After such a shoddy half offensively, though, the Cougars were not yet out of the woods. A Polk 3-pointer with 1.9 seconds left brought Arizona State within one, and when Weaver and Low botched the inbounds handoff, the Sun Devils got their chance to win.
Polk’s shot from the right corner hit both sides of the rim before bouncing out at the buzzer.
“Our guys really played hard,” first-year Arizona State coach Herb Sendek said. “To hold a nationally ranked team to those kinds of numbers, it can’t simply be a function of a lot of chalk dust. …It comes down to guys playing with a lot of constitution on defense.”
For just more than 20 minutes, it appeared that this would be an easy win for WSU.
After defeating the Sun Devils by 20 in Pullman, the Cougars cruised to a 36-24 halftime lead and Daven Harmeling’s four-point play 29 seconds into the second half could have made the rest of the game a moot point. But immediately thereafter the Cougars went cold from the field and watched as Arizona State methodically closed the gap.
Were it not for some important defensive stops – Arizona State scored just 10 points in the final 9 minutes – this almost certainly would have been an embarrassing loss for the Cougars.
“I don’t think we played great defensively, but it was good enough to keep them in the 40s and win,” said Harmeling, who led WSU with 16 points. “I was just thinking, ‘What’s going on? We’ve got to snap out of this.’ We have a history of blowing games like that.”
Notes
The 48 points represented WSU’s lowest winning point total in a league game since defeating Oregon 48-45 on Feb. 17, 1983. … The Cougars hadn’t turned the ball over more than 11 times in a Pac-10 game this season, but did so on 13 occasions on Saturday. … WSU returns home to play Stanford on Thursday and California on Saturday.
WSU 48, Arizona St. 47
Washington State | FG | FT | Reb | ||||
(19-4, 8-3) | Min | M-A | M-A | O-T | A | PF | PTS |
Harmeling | 34 | 5-10 | 3-4 | 0-4 | 1 | 2 | 16 |
Clark | 35 | 1-3 | 0-2 | 1-8 | 0 | 2 | 2 |
Cowgill | 23 | 2-2 | 0-0 | 0-1 | 2 | 4 | 4 |
Low | 34 | 3-6 | 2-2 | 0-5 | 3 | 1 | 10 |
Weaver | 35 | 2-8 | 4-5 | 1-4 | 5 | 3 | 8 |
Matthews | 8 | 1-3 | 0-0 | 0-1 | 0 | 0 | 3 |
Rochestie | 13 | 0-1 | 0-0 | 0-0 | 1 | 0 | 0 |
Baynes | 18 | 2-6 | 1-2 | 1-2 | 0 | 1 | 5 |
Totals | 200 | 16-39 | 10-15 | 4-28 | 12 | 13 | 48 |
Percentages: FG .410, FT .667. 3-Point Goals: 6-15, .400 (Harmeling 3-8, Low 2-4, Matthews 1-2, Weaver 0-1).

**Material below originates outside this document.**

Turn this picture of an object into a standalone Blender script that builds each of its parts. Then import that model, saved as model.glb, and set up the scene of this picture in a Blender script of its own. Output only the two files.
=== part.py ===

Team Rebounds: 3. Blocked Shots: 4 (Harmeling 2, Clark, Matthews). Turnovers: 13 (Low 4, Cowgill 3, Harmeling 2, Weaver 2, Clark, Matthews). Steals: 7 (Clark 2, Weaver 2, Harmeling, Cowgill, Matthews). Technical Fouls: None.

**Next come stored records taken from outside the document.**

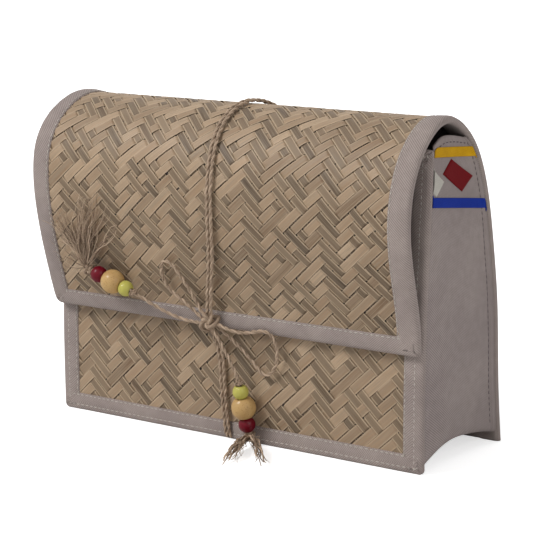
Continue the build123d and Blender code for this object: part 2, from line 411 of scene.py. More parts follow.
@dataclass(frozen=True)
class ClothFinish(Finish):
    """Cotton twill: two yarn tones along slanted ribs, slubs, and a soft sheen."""

    yarn: tuple = (0.3, 0.3, 0.3, 1.0)
    shade: tuple = (0.2, 0.2, 0.2, 1.0)
    slant: tuple = (0.7071, 0.7071, 0.0)
    period: float = 0.0009
    relief: float = 0.6
    mirrored: bool = False

    def build(self, effects: SharedEffects) -> bpy.types.Material:
        """The material, on the piece's own UV map in metres.

        Args:
            effects: the shared node groups.

        Returns:
            The material.
        """
        material, graph, shader = self.begin(
            0.9, Sheen_Weight=0.04, Sheen_Roughness=0.5, Specular_IOR_Level=0.12)
        cloth = graph.add("UVMap", {"uv_map": "run"}).outputs[0]
        if self.mirrored:
            parts = graph.add("SeparateXYZ", Vector=cloth)
            fold = graph.math("ABSOLUTE", parts.outputs[1])
            cloth = graph.add("CombineXYZ", X=parts.outputs[0], Y=fold, Z=0.0).outputs[0]
        twill = graph.group(effects.twill, Place=cloth, Slant=self.slant, Period=self.period)
        place = graph.add("TexCoord").outputs["Object"]
        patches = graph.group(effects.mottle, Place=place, Size=0.03)
        level = graph.math("ADD", graph.math("MULTIPLY", twill.outputs["Ribs"], 0.62),
                           graph.math("MULTIPLY", twill.outputs["Slubs"], 0.30))
        colour = graph.ramp(level, [(0.12, self.shade), (0.85, self.yarn)])
        faded, fresh = (0.88, 0.87, 0.88, 1.0), (1.04, 1.04, 1.03, 1.0)
        soft = graph.ramp(patches.outputs[0], [(0.3, faded), (0.7, fresh)])
        graph.feed(shader.inputs["Base Color"], graph.mix(1.0, colour, soft, "MULTIPLY"))
        bump = graph.add("Bump", Strength=self.relief, Distance=0.00016, Height=twill.outputs["Ribs"])
        graph.feed(shader.inputs["Normal"], bump.outputs[0])
        return material


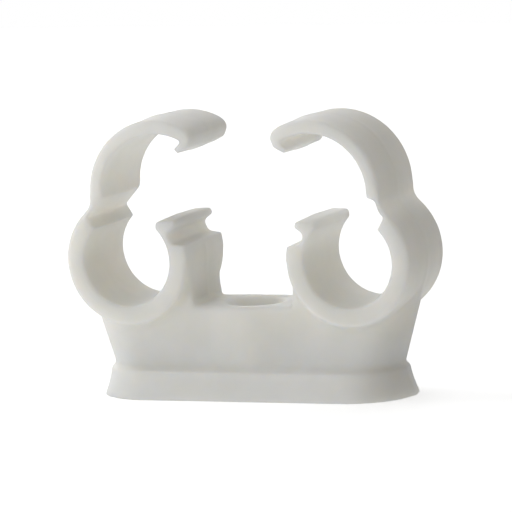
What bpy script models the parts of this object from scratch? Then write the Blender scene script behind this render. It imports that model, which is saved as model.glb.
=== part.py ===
"""Double pipe clip: one plastic moulding that holds two pipes side by side off a wall.

Two cradles stand on a waisted body with a flared foot. Each cradle has a curved arm on a thin
living hinge at its outer side and a grooved catch at its inner side. One countersunk hole takes
the fixing screw. The clip is shown open, as it leaves its mould.

Sizes are in millimetres and become metres when a mesh is made. X runs from pipe to pipe, Y along
the pipes and Z away from the wall. The origin is the middle of the face that lies on the wall.
"""

import math

import bmesh
import bpy
from mathutils import Vector

METRES = 0.001

# Pipes
PIPE_DIAMETER = 15.0
PIPE_SPACING = 40.0
PIPE_HEIGHT = 23.55  # from the wall to a pipe's centre

# Moulding
CLIP_DEPTH = 17.0
DRAFT = 0.2  # each profile shrinks this much from mid depth to its front and back faces
EDGE_ROUND = 0.3

# Cradle: angles are measured round the pipe's centre, from the outer side upwards
RING_WALL = 3.8
OUTER_LIP_ANGLE = 46.5
OUTER_LIP_TILT = 3.0  # how much higher that lip's end is beside the hinge
INNER_LIP_ANGLE = 135.5

# Catch: a head on the inner lip, over a groove across the lip's outer side
HEAD_ANGLE = 126.5
HEAD_RISE = 1.25  # the head's inner corner lies this far outside the bore
HEAD_ROUND = 1.0
NOSE_ANGLE = 142.0
NOSE_REACH = 0.3  # the nose stands out this far past the ring
NOSE_ROUND = 0.75
GROOVE_DEPTH = 2.1
GROOVE_TOP_ANGLE = 149.0
GROOVE_FLOOR_TOP_ANGLE = 150.5
GROOVE_FLOOR_FOOT_ANGLE = 159.5
GROOVE_FOOT_ANGLE = 165.5
GROOVE_ROUND = 0.5

# Living hinge
HINGE_THICKNESS = 1.5
HINGE_BEND = 3.0  # radius of the hollow outside the hinge
HINGE_INSET = 4.82  # the arm's outer side lies this far inside the ring's outermost point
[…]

Arizona State | FG | FT | Reb | ||||
(6-16, 0-11) | Min | M-A | M-A | O-T | A | PF | PTS |
Morill | 32 | 3-8 | 2-4 | 4-6 | 3 | 3 | 8 |
Pendergraph | 36 | 8-16 | 2-2 | 3-9 | 1 | 2 | 18 |
Glasser | 35 | 1-4 | 0-0 | 0-3 | 1 | 4 | 3 |
Polk | 32 | 4-13 | 1-2 | 0-3 | 1 | 2 | 12 |
Shipp | 27 | 0-7 | 0-0 | 1-3 | 0 | 0 | 0 |
Atuahene | 23 | 2-3 | 0-0 | 2-7 | 3 | 3 | 4 |
Jones | 3 | 0-0 | 0-0 | 0-0 | 1 | 0 | 0 |
Angounou | 12 | 1-2 | 0-0 | 1-3 | 0 | 2 | 2 |
Totals | 200 | 19-53 | 5-8 | 12-35 | 10 | 16 | 47 |
Percentages: FG .358, FT .625. 3-Point Goals: 4-18, .222 (Polk 3-9, Glasser 1-2, Pendergraph 0-1, Angounou 0-1, Morill 0-2, Shipp 0-3). Team Rebounds: 1. Blocked Shots: 2 (Pendergraph 2). Turnovers: 10 (Atuahene 3, Glasser 2, Morill, Pendergraph, Polk, Shipp, Angounou). Steals: 6 (Morill 2, Pendergraph, Polk, Shipp, Atuahene). Technical Fouls: None.
Halftime–Washington State 36, Arizona State 24. A–9,240.